### Data lines
☆ ☆ ☆ ☆ ☆ ☆ ☆
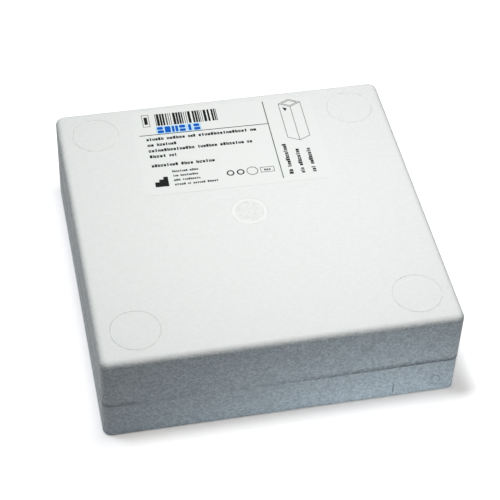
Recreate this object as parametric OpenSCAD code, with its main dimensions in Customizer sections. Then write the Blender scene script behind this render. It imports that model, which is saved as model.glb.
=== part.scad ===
// Square foam box packed with spectrophotometer cuvettes. A moulded base holds one cuvette in
// each of its cells, and a deeper lid drops over the cell block and lifts straight off.
// Origin at the middle of the underside, +Z up, front face towards -Y, label towards +Y.

/* [Box] */
// Width of the closed box, left to right
box_w = 200; // [192:1:260]
// Depth of the closed box, front to back
box_d = 200; // [192:1:260]
// Height of the base's outer wall, up to the parting line
base_h = 25; // [20:0.5:40]
// Height of the lid's outer wall, from the parting line to its top
lid_h = 35; // [33:0.5:60]
// Radius of the upright corners, seen from above
corner_r = 5; // [5:0.5:10]
// Radius of the soft edge around the lid's top
top_edge_r = 3.5; // [1:0.5:5]
// Radius of the edge around the base's underside
bottom_edge_r = 1; // [0.5:0.5:5]
// Radius of the small round mould mark low on the front
side_mark_r = 4; // [2:0.5:5]
// How far that mark's centre lies from the right side
side_mark_inset = 12.4; // [12.4:0.1:20]
// Height of that mark's centre
side_mark_h = 9.6; // [8:0.1:14]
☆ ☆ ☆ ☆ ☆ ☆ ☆
### Written problem
Word for word, quote the lines of the material from the first line through the line with "label towards +Y.", both ends included.

### The answer
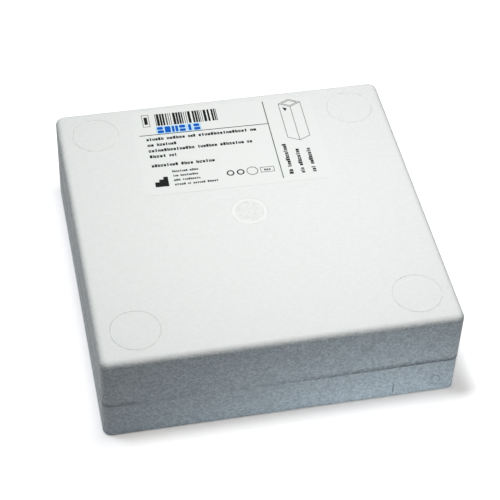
Recreate this object as parametric OpenSCAD code, with its main dimensions in Customizer sections. Then write the Blender scene script behind this render. It imports that model, which is saved as model.glb.
=== part.scad ===
// Square foam box packed with spectrophotometer cuvettes. A moulded base holds one cuvette in
// each of its cells, and a deeper lid drops over the cell block and lifts straight off.
// Origin at the middle of the underside, +Z up, front face towards -Y, label towards +Y.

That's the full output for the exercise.